With a higher proportion of fruit being exported the domestic price allowed by the arithmetic is higher and the converse applies.

After careful consideration the Government decided against adopting the Australian Dried Fruits Association's market entitlement proposal. The Government was concerned in particular that the immediate effect of the industry scheme would be to transfer substantial surplus production onto the winegrape market which is already in surplus.

These measures will encourage ongoing adjustment within the industry to place viable producers on a stronger footing in the long term. However, numerous producers of dried vine fruits earn very low incomes from their farms and, for reasons such as inadequate farm area or excessive debt structure, have no prospects of becoming economically viable in the future.

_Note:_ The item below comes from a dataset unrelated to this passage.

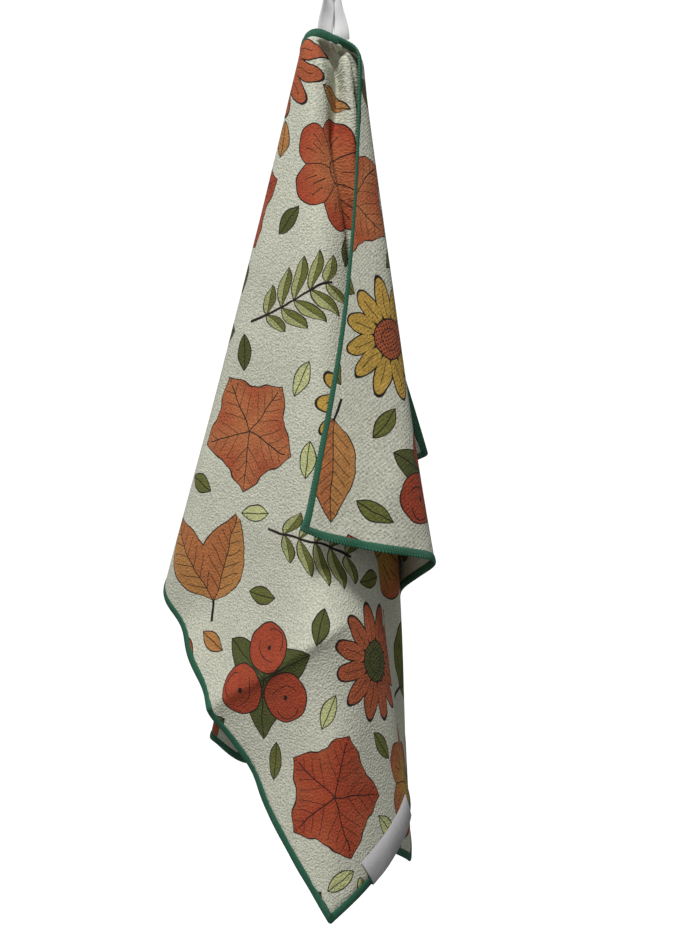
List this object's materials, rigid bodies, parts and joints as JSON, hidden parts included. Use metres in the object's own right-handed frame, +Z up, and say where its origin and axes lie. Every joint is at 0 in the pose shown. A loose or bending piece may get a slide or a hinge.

To help such growers adjust out of the industry the Government intends to provide, in conjunction with the Governments of producing States, on a $2 Commonwealth $1 State basis, up to $5m total funding for adjustment assistance additional to that being provided through the rural adjustment scheme.

These funds are intended primarily to facilitate a vine pull program, but could also be used for other adjustment purposes. Half the funds will be made available forthwith, and any amount unspent in 1984-85 and the balance of the Commonwealth commitment will be available in 1985-86 and 1986/87. I commend the Bill to honourable senators.

Debate (on motion by Senator Kilgariff) adjourned.